有 \(n\) 個村莊,座標 \(x_i\),有 \(p_i\) 人,\(q\) 組詢問,座標 \(l_i, r_i\) 之間有多少人。
\(-10^9 \le x_i \le 10^9\),對 \(n\) 個村莊字首和,二分 \(l_i, r_i\) 的右邊第一個村莊。
#include<bits/stdc++.h>
#define int long long
using namespace std;
struct Village {
int x;
int p;
};
bool compare(const Village &a, const Village &b) {
return a.x < b.x;
}
signed main() {
int n;
cin >> n;
vector<Village> villages(n);
for (int i = 0; i < n; ++i) {
cin >> villages[i].x;
}
for (int i = 0; i < n; ++i) {
cin >> villages[i].p;
}
sort(villages.begin(), villages.end(), compare);
vector<long long> prefix(n + 1, 0);
for (int i = 1; i <= n; ++i) {
prefix[i] = prefix[i - 1] + villages[i - 1].p;
}
int q;
cin >> q;
for (int i = 0; i < q; ++i) {
int L, R;
cin >> L >> R;
int ll = lower_bound(villages.begin(), villages.end(), Village{L, 0}, compare) - villages.begin();
int rr = upper_bound(villages.begin(), villages.end(), Village{R, 0}, compare) - villages.begin() - 1;
if (left <= right) {
cout << prefix[rr + 1] - prefix[ll] << endl;
} else {
cout << 0 << endl;
}
}
return 0;
}
E.
求 \(\sum_{i=1}^{n}\sum_{j=i}^{n} f(i,j)\),\(f(i,j)\) 表示子串 \((s_i, ..., s_j)\) 的字元種類數。

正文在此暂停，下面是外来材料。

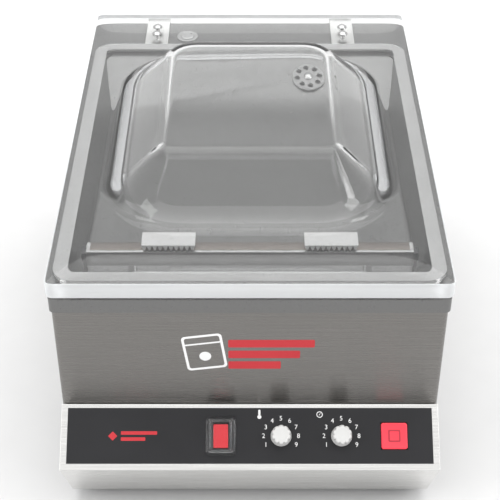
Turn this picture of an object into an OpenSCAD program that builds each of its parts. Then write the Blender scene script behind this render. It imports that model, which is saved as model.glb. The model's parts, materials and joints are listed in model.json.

發現加入一個 \(x\),較 \(lst[x]\) 多出了 \((i - lst[x])\) 個區間(可以理解為,區間的左端點個數不變,右端點可選擇的多了 \(i - lst[x]\)),然後按照這個模擬即可。
#include<bits/stdc++.h>
#define int long long
using namespace std;
const int N = 1e6 + 7;
int lst[N], ans, a[N], now;
signed main() {
int n;
cin >> n;
for(int i = 1; i <= n; i ++) cin >> a[i];
for(int i = 1; i <= n; i ++) {
now += (i - lst[a[i]]);
ans += now;
lst[a[i]] = i;
}
cout << ans << endl;
}